Exercise details -
Across the listing below, how many lines hold "part"? Reply with the number by itself.

Dataset extract -
· · ·

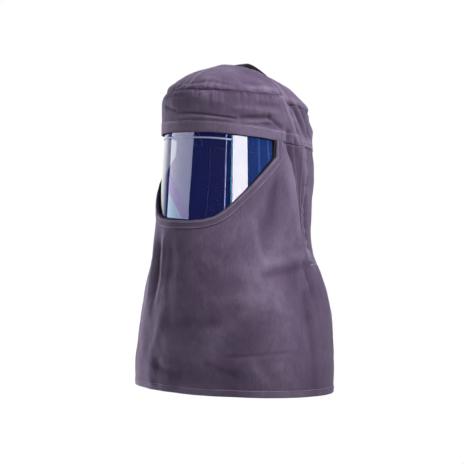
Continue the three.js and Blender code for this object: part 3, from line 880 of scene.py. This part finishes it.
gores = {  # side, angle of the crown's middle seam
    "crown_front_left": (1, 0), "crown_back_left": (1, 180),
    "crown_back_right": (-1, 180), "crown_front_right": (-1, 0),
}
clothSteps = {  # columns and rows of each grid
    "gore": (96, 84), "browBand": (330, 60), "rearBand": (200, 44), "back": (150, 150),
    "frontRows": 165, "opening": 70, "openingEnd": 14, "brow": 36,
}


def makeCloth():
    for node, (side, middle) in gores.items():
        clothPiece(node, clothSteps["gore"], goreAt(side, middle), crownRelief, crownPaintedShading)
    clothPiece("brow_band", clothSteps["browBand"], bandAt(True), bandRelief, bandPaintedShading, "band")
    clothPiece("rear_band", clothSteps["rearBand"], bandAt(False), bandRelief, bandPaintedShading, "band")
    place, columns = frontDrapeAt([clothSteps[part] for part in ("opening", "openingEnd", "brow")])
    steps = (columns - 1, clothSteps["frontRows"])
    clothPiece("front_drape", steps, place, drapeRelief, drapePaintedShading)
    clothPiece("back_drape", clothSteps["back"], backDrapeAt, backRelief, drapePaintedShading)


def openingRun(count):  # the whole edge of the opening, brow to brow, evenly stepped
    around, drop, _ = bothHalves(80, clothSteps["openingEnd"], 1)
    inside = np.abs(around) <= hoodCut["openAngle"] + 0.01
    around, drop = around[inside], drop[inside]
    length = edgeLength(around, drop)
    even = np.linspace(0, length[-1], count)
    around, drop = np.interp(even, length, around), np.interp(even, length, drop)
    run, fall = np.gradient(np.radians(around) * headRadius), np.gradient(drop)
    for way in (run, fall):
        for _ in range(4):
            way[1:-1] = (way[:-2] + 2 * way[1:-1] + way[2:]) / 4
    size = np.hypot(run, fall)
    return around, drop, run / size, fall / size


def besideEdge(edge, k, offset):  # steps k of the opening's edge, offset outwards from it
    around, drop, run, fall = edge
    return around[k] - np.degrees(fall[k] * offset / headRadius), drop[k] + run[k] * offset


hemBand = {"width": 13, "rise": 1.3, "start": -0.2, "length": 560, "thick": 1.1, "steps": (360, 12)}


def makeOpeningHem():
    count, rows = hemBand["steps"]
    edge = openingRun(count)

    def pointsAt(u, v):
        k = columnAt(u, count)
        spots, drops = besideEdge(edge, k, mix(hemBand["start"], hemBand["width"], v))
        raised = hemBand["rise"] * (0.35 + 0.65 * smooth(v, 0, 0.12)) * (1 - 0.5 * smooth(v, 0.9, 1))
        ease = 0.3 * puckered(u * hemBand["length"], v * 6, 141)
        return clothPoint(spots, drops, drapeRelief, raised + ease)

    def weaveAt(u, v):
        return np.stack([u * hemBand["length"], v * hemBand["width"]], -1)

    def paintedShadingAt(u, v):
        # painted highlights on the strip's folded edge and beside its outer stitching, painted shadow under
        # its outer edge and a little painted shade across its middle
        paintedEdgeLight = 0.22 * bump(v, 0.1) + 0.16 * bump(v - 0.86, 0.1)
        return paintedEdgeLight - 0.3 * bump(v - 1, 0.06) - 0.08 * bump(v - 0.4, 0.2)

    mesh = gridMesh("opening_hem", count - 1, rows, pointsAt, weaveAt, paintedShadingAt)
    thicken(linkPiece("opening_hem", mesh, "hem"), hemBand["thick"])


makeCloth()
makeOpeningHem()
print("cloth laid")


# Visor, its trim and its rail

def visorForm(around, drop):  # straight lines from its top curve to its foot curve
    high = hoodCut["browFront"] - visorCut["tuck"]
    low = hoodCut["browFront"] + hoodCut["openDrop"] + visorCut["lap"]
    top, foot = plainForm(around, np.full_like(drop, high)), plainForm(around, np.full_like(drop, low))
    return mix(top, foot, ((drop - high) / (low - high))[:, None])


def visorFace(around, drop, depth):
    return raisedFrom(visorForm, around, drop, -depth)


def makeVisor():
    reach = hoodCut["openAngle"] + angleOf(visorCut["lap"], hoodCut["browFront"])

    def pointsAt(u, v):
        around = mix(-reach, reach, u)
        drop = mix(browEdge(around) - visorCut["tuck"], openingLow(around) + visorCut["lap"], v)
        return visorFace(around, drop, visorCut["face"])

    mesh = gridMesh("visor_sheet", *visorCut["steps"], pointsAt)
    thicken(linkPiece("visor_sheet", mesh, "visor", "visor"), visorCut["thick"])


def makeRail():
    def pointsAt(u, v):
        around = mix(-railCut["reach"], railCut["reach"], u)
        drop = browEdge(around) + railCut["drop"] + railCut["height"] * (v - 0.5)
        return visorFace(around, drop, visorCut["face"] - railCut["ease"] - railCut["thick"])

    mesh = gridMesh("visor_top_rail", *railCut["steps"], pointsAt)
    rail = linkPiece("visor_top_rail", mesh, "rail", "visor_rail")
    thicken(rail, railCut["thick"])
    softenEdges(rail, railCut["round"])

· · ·

Problem solution -
2